On 2/15/23 08:50, Laine Stump wrote:
On 2/14/23 8:02 AM, Stefano Brivio wrote:
> On Tue, 14 Feb 2023 12:51:22 +0100
> Michal Privoznik <mprivozn(a)redhat.com> wrote:
>
>> When passt starts it tries to do some security measures to
>> restrict itself. For instance, it creates its own namespaces,
>> umounts basically everything, drops capabilities, forks off to
>> further restrict itself (the child is where all interesting work
>> takes place now). This is sound, except it's causing two
>> problems:
>>
>> 1) the PID file FD, which we leak into the passt process, gets
>> closed (and thus our virPidFile*() helpers see unlocked PID
>> file, which makes them think the process is gone),
>
> I didn't realise this was the case, but giving passt write (unless I'm
> missing something) access to a file created by libvirtd doesn't look
> desirable to me.
>
>> 2) the PID file no longer reflects true PID of the process.
>>
>> Worse, the child calls setsid() so we can't even kill the whole
>> process group. I mean, we can but it won't be any good.

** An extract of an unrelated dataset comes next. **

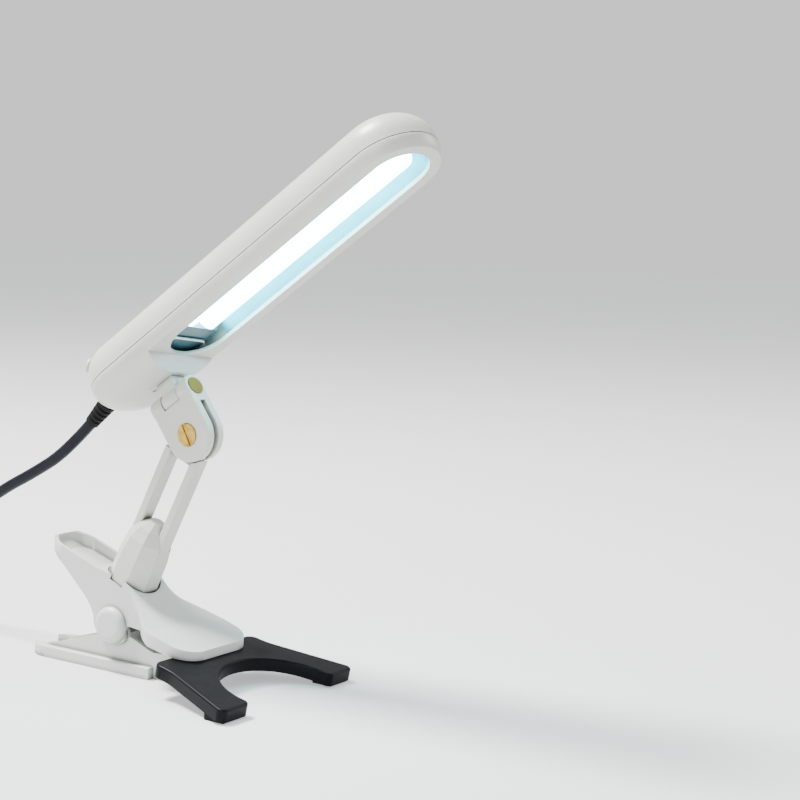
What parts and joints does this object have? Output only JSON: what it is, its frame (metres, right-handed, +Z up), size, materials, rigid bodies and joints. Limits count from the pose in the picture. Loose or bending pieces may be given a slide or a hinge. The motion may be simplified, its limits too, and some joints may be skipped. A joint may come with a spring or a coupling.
{
  "type": "uv curing lamp",
  "caption": "Slim UV curing lamp with a long capsule head over a window, on a tilting knuckle, twin-rail arm, spring clip and forked foot, with a mains lead and flat plug.",
  "frame": {"origin": "middle of the lamp's bounding box on the table, without the cord", "axes": "+X along the clip towards the jaws and the fork's tips, +Y across the clip, +Z up"},
  "size_m": [0.4828, 0.1159, 0.2848],
  "materials": {
    "white_plastic": "satin off-white moulded plastic",
    "white_clip": "satin off-white moulded plastic",
    "black_plastic": "satin black moulded plastic",
    "black_rubber": "matt black rubber",
    "grey_rubber": "matt grey rubber",
    "brass": "turned brass",
    "steel": "plated steel",
    "reflector": "bright reflector sheet",
    "lamp_glass": "clear quartz glass, lit violet-white",
    "lamp_base": "white moulded lamp base",
    "board": "green circuit board",
    "cord": "black flexible lead"
  },
  "bodies": {
    "base": {"fork_foot": "black_plastic", "foot_pads": "black_rubber", "lower_lever": "white_clip", "fork_screws": "steel", "clip_pin": "steel", "clip_spring": "steel"},
    "clip_top": {"upper_lever": "white_clip", "jaw_pad": "grey_rubber", "pivot_caps": "white_clip"},
    "arm": {"swivel_hub": "white_plastic", "arm_frame": "white_plastic", "swivel_screw": "steel", "swivel_washer": "steel"},
    "knuckle_part": {"knuckle": "white_plastic", "tilt_screw": "brass", "tilt_nut": "brass", "friction_washers": "steel", "roll_pin": "brass", "roll_nut": "brass"},
    "button": {"switch_button": "white_plastic"},
    "head": {"head_lug": "white_plastic", "lug_screws": "steel", "head_lower_shell": "white_plastic", "head_upper_shell": "white_plastic", "shell_screws": "steel", "switch_body": "black_plastic", "reflector": "reflector", "uv_tube": "lamp_glass", "tube_cap": "lamp_base", "tube_pins": "brass", "tube_socket": "lamp_base", "tube_bail": "steel", "ballast_board": "board", "ballast_parts": "black_plastic", "inner_leads": "cord", "strain_relief": "black_rubber", "cord_lead": "cord", "cord_coil": "cord", "cord_tail": "cord", "cord_tie": "black_rubber", "plug_body": "black_plastic", "plug_pins": "brass"}
  },
  "joints": [
    {"name": "clip_hinge", "type": "hinge", "parent": "base", "child": "clip_top", "pos_m": [-0.0535, 0, 0.0245], "axis": [0, -1, 0], "range_deg": [0, 24], "stiffness_Nm_per_rad": 1.2, "springref_deg": -34.38, "deforming": ["clip_spring"]},
    {"name": "arm_swivel", "type": "hinge", "parent": "clip_top", "child": "arm", "pos_m": [-0.0519, 0, 0.046], "axis": [0.4384, 0, 0.8988], "range_deg": [-60, 60]},
    {"name": "head_tilt", "type": "hinge", "parent": "arm", "child": "knuckle_part", "pos_m": [-0.01302, 0, 0.12572], "axis": [0, 1, 0], "range_deg": [-12, 70]},
    {"name": "head_roll", "type": "hinge", "parent": "knuckle_part", "child": "head", "pos_m": [-0.0248, 0, 0.14188], "axis": [0.808, 0, 0.5892], "range_deg": [-30, 30]},
    {"name": "button_press", "type": "slide", "parent": "head", "child": "button", "axis": [0.7866, 0.5545, -0.2716], "range_m": [0, 0.0015], "stiffness_N_per_m": 800, "springref_m": -0.001}
  ]
}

I think that (incorrect PID in the pidfile) is happening because Michal
is using the original version of my patches that were pushed - I had
mimicked the behavior of slirp, where libvirt deamonizes the new
process. If that process then daemonizes itself, we have some sort of
"double daemon"; libvirt has saved off the pid of what it thinks is
going to be the final process, but then that process further forks and
exits from the process whose pid libvirt saved. But because passt was
cleaning up after itself I hadn't noticed the discrepancy in pids when
testing.
Without going into all the details of the pidfile and locking and etc, I
just want to say that if we can fork/exec dnsmasq and let it daemonize
itself and create its own pidfile, then certainly we can do the same
thing for passt. (and if there's a fundamental problem, then it's a
fundamental problem for dnsmasq as well).
Alright. I think I have a solution that would please everybody involved.
I'll post it tomorrow though. I need to test it thoroughly. We would be
able to get passt's PID (which is needed not only for killing it, but
also for CGroup placement), NOT use --foreground and still pass errors
from it to users (that is unless logfile was specified, because
unfortunately, --log-file and --stderr are mutually exclusive).